### [Task description]
Using the records that appear below, write out exactly the lines from the one with "under the boot." through the one with "points = [vertex.co", keeping both end lines.

☆ ☆ ☆ ☆

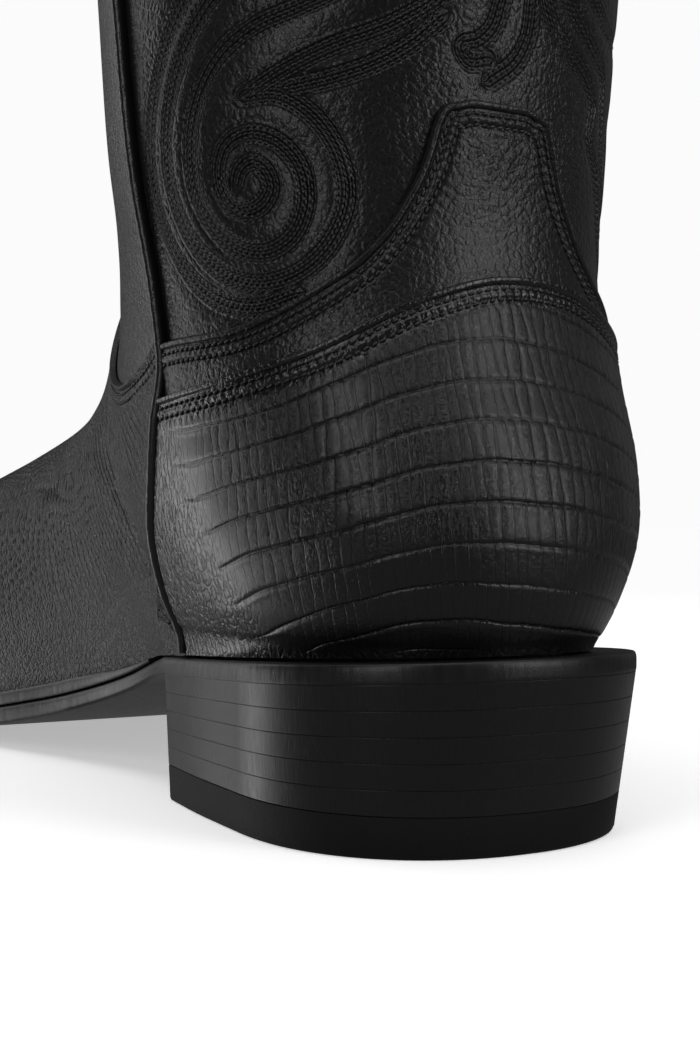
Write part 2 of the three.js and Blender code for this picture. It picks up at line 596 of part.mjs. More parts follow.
// Binding folded over the top line, front and back, round the shaft leather and its lining.
const bindingEase = 2.5 * CLEARANCE; // the shaft leans within the depth of the binding
const bindingReach = [
  layer.shaft.outer + bindingEase, layer.shaft.outer + bindingEase + BINDING_LEATHER,
  layer.lining.inner - bindingEase - BINDING_LEATHER, layer.lining.inner - bindingEase,
];
function binding(place, turns) {
  const [outIn, outOut, inIn, inOut] = bindingReach;
  const low = -BINDING_DEPTH;
  const high = CLEARANCE + BINDING_LEATHER;
  const section = [
    [outIn, low], [outOut, low], [outOut, high], [inIn, high], [inIn, low], [inOut, low],
    [inOut, CLEARANCE], [outIn, CLEARANCE],
  ];
  return solidThrough(
    turns.map((turn) =>
      section.map(([distance, rise]) => place(turn, distance).add(new THREE.Vector3(0, 0, rise))),
    ),
  );
}
const aroundBack = [-88, ...backTurns, 88];
const aroundFront = [-88, ...frontTurns, 88];
add("top_binding_back", binding((turn, distance) => onBack(3, turn, distance), aroundBack), finish.calf);
add("top_binding_front", binding((turn, distance) => onFront(0, turn, distance), aroundFront), finish.calf);

// Pull straps: a leather band that passes over the top line at each side seam, with a leg sewn down the
// outside and a leg sewn down the lining.
const strapOutside = Math.max(PIPING_PROUD, bindingReach[1]) + CLEARANCE;
const strapInside = bindingReach[2] - 2 * CLEARANCE;
function strap(side) {
  const middleOut = (strapOutside + strapInside) / 2;
  const loopHalf = (strapOutside - strapInside) / 2;
  const foot = Math.acos((2 * loopHalf) / STRAP_ROOM); // the loop bellies out above its legs
  const tall = STRAP_LOOP / (1 + Math.sin(foot));
  const arc = Array.from({ length: 11 }, (_, i) => lerp(-foot, Math.PI + foot, i / 10));
  const path = [
    [strapOutside, -STRAP_LEG], [strapOutside, -STRAP_LEG / 2], [strapOutside, 0],
    ...arc.slice(1, -1).map((angle) => [
      middleOut + (STRAP_ROOM / 2) * Math.cos(angle),
      STRAP_LOOP - tall + tall * Math.sin(angle),
    ]),
    [strapInside, 0], [strapInside, -STRAP_LEG / 2], [strapInside, -STRAP_LEG],
  ];
  const inner = (out, rise, along) => {
    const z = Math.min(SHAFT_HEIGHT + rise, SHAFT_HEIGHT);
    const curved = STRAP_BOW * (along / (STRAP_WIDTH / 2)) ** 2;
    return new THREE.Vector3(side * (girth(z) + out - curved), -(seamline(z) + along), SHAFT_HEIGHT + rise);
  };
  const edges = [-STRAP_WIDTH / 2, -STRAP_WIDTH / 4, 0, STRAP_WIDTH / 4, STRAP_WIDTH / 2];
  const grid = (thickness) =>
    path.map(([out, rise], i) => {
      const before = path[Math.max(i - 1, 0)];
      const after = path[Math.min(i + 1, path.length - 1)];
      const away = new THREE.Vector2(after[1] - before[1], before[0] - after[0]).normalize();
      return edges.map((along) => inner(out + thickness * away.x, rise + thickness * away.y, along));
    });
  return solidBetween(grid(STRAP_LEATHER), grid(0));
}
add("pull_strap_medial", strap(1), finish.calf);
add("pull_strap_lateral", strap(-1), finish.calf);

// Bottoming: insole, shank and fillers between the upper and the outsole.
const seatLift = SHANK_THICKNESS + 2 * CLEARANCE; // room under the insole for the shank
const insoleUnder = (l) => Math.max(feather(l), outsoleTop(l) + seatLift);
const insoleRows = crowded(SEAT_BACK + insideUpper, BOOT_LENGTH - insideUpper, 22, true, true);
const insoleSide = (l) => insideSide(l, insideUpper);
const sockBottom = (l) => insoleUnder(l) + INSOLE_THICKNESS + CLEARANCE;
const sockInset = insideUpper + CLEARANCE;
const sockRows = crowded(SEAT_BACK + sockInset, BOOT_LENGTH - sockInset, 22, true, true);

const bore = NAIL_DIAMETER / 2 + NAIL_PLAY;
const bradBore = BRAD_DIAMETER / 2 + NAIL_PLAY;

add(
  "insole",
  slab(insoleRows, insoleSide, middle, insoleUnder, (l) => insoleUnder(l) + INSOLE_THICKNESS),
  finish.board,
);
add(
  "sock_liner",
  slab(sockRows, (l) => insideSide(l, sockInset), middle, sockBottom, (l) => sockBottom(l) + SOCK_THICKNESS),
  finish.lining,
);
const shankBottom = (l) => outsoleTop(l) + CLEARANCE;
const shankRows = crowded(SHANK_START, SHANK_START + SHANK_LENGTH, 12, false, false);
add(
  "shank",
  slab(shankRows, () => SHANK_WIDTH / 2, middle, shankBottom, (l) => shankBottom(l) + SHANK_THICKNESS, 2),
  finish.steel,
);
const packingRows = crowded(SEAT_BACK + insideUpper, SHANK_START - PACKING_GAP, 8, true, false);
const seatPacking = slab(
  packingRows, insoleSide, level, shankBottom, (l) => shankBottom(l) + SHANK_THICKNESS, 2,
);
add("heel_seat_packing", drilled(seatPacking, NAIL_PLACES.slice(0, 3), bore), finish.board);
const fillerStart = SHANK_START + SHANK_LENGTH + FILLER_GAP;
const fillerRows = crowded(fillerStart, BOOT_LENGTH - FILLER_INSET - CLEARANCE, 12, false, true);
add(
  "cork_filler",
  slab(
    fillerRows,
    (l) => half(l, FILLER_INSET),
    middle,
    (l) => outsoleTop(l) + CLEARANCE,
    (l) => insoleUnder(l) - CLEARANCE,
    2,
  ),
  finish.cork,
);

// Welt: a strip round the forepart, open at the heel, between the upper's turned-in edge and the outsole.
const weltStart = fore(0.05);
function weltStrip() {
  const innerTip = BOOT_LENGTH - WELT_REACH;
  const forward = crowded(weltStart, innerTip, 18, false, true);
  const outerTip = (l) => weltStart + ((l - weltStart) * (soleTip - weltStart)) / (innerTip - weltStart);
  const point = (l, w, height) => new THREE.Vector3(w, -l, height(l));
  const bottom = (l) => outsoleTop(l) + CLEARANCE;
  const top = (l) => feather(l) - CLEARANCE;
  const ring = (height) => {
    const side = (sign) =>
      forward.map((l) => [
        point(outerTip(l), middle(outerTip(l)) + sign * soleSide(outerTip(l)), height),
        point(l, middle(l) + sign * half(l, WELT_REACH), height),
      ]);
    const medial = side(1);
    const lateral = side(-1).reverse().slice(1);
    return [...medial, ...lateral];
  };
  return solidBetween(ring(top), ring(bottom));
}
add("welt", weltStrip(), finish.sole);

// Outsole, from the back of the heel to the toe.
const soleRows = [
  ...crowded(0, HEEL_LENGTH, 12, true, false),
  ...crowded(HEEL_LENGTH, soleTip, 20, false, true).slice(1),
];
const liftGap = CLEARANCE / 2; // each lift's share of the gap to its neighbour
const outsoleBottom = (l) => underside(l) + (l <= HEEL_LENGTH ? liftGap : 0);
const outsole = slab(soleRows, soleSide, middle, outsoleBottom, outsoleTop);
add("outsole", drilled(outsole, NAIL_PLACES, bore), finish.sole);

// Heel: leather lifts that lean in towards the ground, then the rubber top lift.
function liftSlab(low, high) {
  const leaned = (l, z) => {
    const drop = 1 - z / HEEL_HEIGHT; // 0 at the seat, 1 on the ground
    const back = HEEL_BACK_SLOPE * drop;
    const share = (l / HEEL_LENGTH) * (1 - back / HEEL_LENGTH);
    return { l: back + share * HEEL_LENGTH, scale: lerp(1, HEEL_TAPER, drop) };
  };
  const rows = crowded(0, HEEL_LENGTH, 14, true, false);
  const grid = (height) =>
    rows.map((l) => {
      const at = leaned(l, height(l));
      const w = heelSide(l) * at.scale;
      return [-1, 0, 1].map((a) => new THREE.Vector3(a * w, -at.l, height(at.l)));
    });
  return solidBetween(grid(high), grid(low));
}
const liftLine = (k) => (l) => lerp(TOP_LIFT_HEIGHT, underside(l), k / LIFTS);
for (let k = 1; k <= LIFTS; k += 1) {
  const low = (l) => liftLine(k - 1)(l) + liftGap;
  const high = (l) => liftLine(k)(l) - liftGap;
  const [ring, hole] = k === 1 ? [BRAD_PLACES, bradBore] : [NAIL_PLACES, bore];
  add("heel_lift_" + (LIFTS + 1 - k), drilled(liftSlab(low, high), ring, hole), finish.sole);
}
const topLift = liftSlab(() => 0, () => TOP_LIFT_HEIGHT - liftGap);
add("top_lift", drilled(topLift, BRAD_PLACES, bradBore), finish.rubber);

// Heel nails, driven down through the seat into the lifts, and brads, driven up through the top lift.
NAIL_PLACES.forEach(([l, w], i) => {
  const top = outsoleTop(l) - CLEARANCE;
  const bottom = liftLine(1)(l) + 2 * CLEARANCE;
  const nail = new THREE.CylinderGeometry(NAIL_DIAMETER / 2, NAIL_DIAMETER / 2, top - bottom, NAIL_SIDES);
  nail.rotateX(Math.PI / 2).translate(w, -l, (top + bottom) / 2);
  add("heel_nail_" + (i + 1), nail, finish.steel);
});
BRAD_PLACES.forEach(([l, w], i) => {
  const top = liftLine(1)(l) - 2 * liftGap;
  const length = top - BRAD_RISE;
  const brad = new THREE.CylinderGeometry(BRAD_DIAMETER / 2, BRAD_DIAMETER / 2, length, NAIL_SIDES);
  brad.rotateX(Math.PI / 2).translate(w, -l, (top + BRAD_RISE) / 2);
  add("top_lift_brad_" + (i + 1), brad, finish.brass);
});

// The group's origin goes to the middle of the ground under the boot.
const box = new THREE.Box3().setFromObject(boot);
const centre = box.getCenter(new THREE.Vector3());
boot.position.set(-centre.x, -centre.y, -box.min.z);
boot.updateMatrixWorld(true);

export default boot;
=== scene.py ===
# A right-foot cowboy boot: black tumbled calf shaft with scroll stitching, a stitched foxing, a lizard heel
# counter, a grooved vamp, a welted sole and a stacked leather heel with a rubber top lift.
# Sizes are in millimetres until a mesh is made. l runs forward from the back edge of the heel seat,
# w towards the medial side and z up from the ground, so that a point of the frame is (w, BACK - l, z).
import bpy
import numpy as np
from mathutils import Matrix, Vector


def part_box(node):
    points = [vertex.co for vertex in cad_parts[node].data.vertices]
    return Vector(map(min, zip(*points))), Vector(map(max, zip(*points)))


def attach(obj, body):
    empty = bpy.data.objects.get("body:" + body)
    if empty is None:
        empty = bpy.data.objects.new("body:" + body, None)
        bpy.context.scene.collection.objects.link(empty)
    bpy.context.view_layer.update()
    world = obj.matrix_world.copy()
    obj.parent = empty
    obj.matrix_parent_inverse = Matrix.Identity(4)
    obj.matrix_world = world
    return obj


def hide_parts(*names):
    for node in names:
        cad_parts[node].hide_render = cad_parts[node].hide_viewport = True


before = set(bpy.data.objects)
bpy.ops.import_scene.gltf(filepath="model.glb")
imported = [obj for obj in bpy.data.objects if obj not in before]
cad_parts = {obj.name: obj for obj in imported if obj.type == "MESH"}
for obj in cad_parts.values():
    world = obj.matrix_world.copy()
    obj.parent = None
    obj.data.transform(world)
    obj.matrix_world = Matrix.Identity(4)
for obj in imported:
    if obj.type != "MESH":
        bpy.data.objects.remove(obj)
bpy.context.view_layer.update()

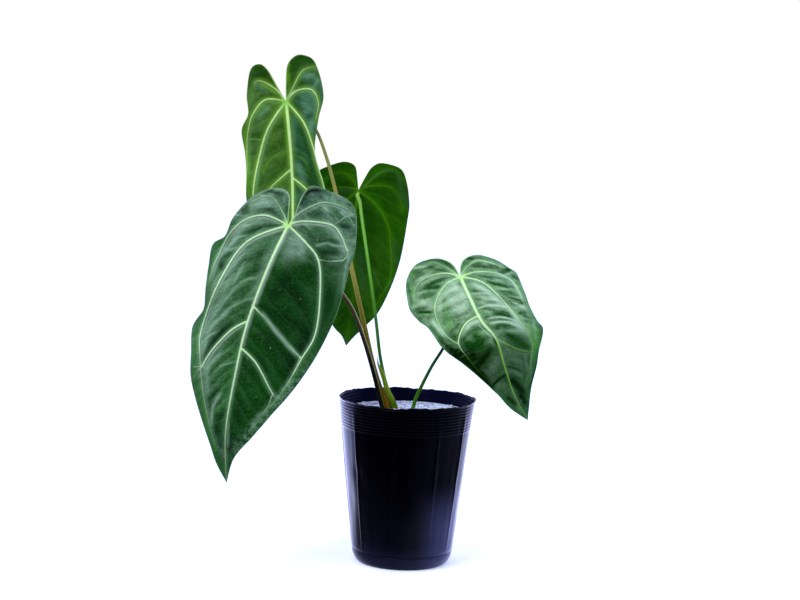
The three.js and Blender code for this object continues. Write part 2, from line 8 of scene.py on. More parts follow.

☆ ☆ ☆ ☆

### [Response for this exercise]
// The group's origin goes to the middle of the ground under the boot.
const box = new THREE.Box3().setFromObject(boot);
const centre = box.getCenter(new THREE.Vector3());
boot.position.set(-centre.x, -centre.y, -box.min.z);
boot.updateMatrixWorld(true);

export default boot;
=== scene.py ===
# A right-foot cowboy boot: black tumbled calf shaft with scroll stitching, a stitched foxing, a lizard heel
# counter, a grooved vamp, a welted sole and a stacked leather heel with a rubber top lift.
# Sizes are in millimetres until a mesh is made. l runs forward from the back edge of the heel seat,
# w towards the medial side and z up from the ground, so that a point of the frame is (w, BACK - l, z).
import bpy
import numpy as np
from mathutils import Matrix, Vector


def part_box(node):
    points = [vertex.co for vertex in cad_parts[node].data.vertices]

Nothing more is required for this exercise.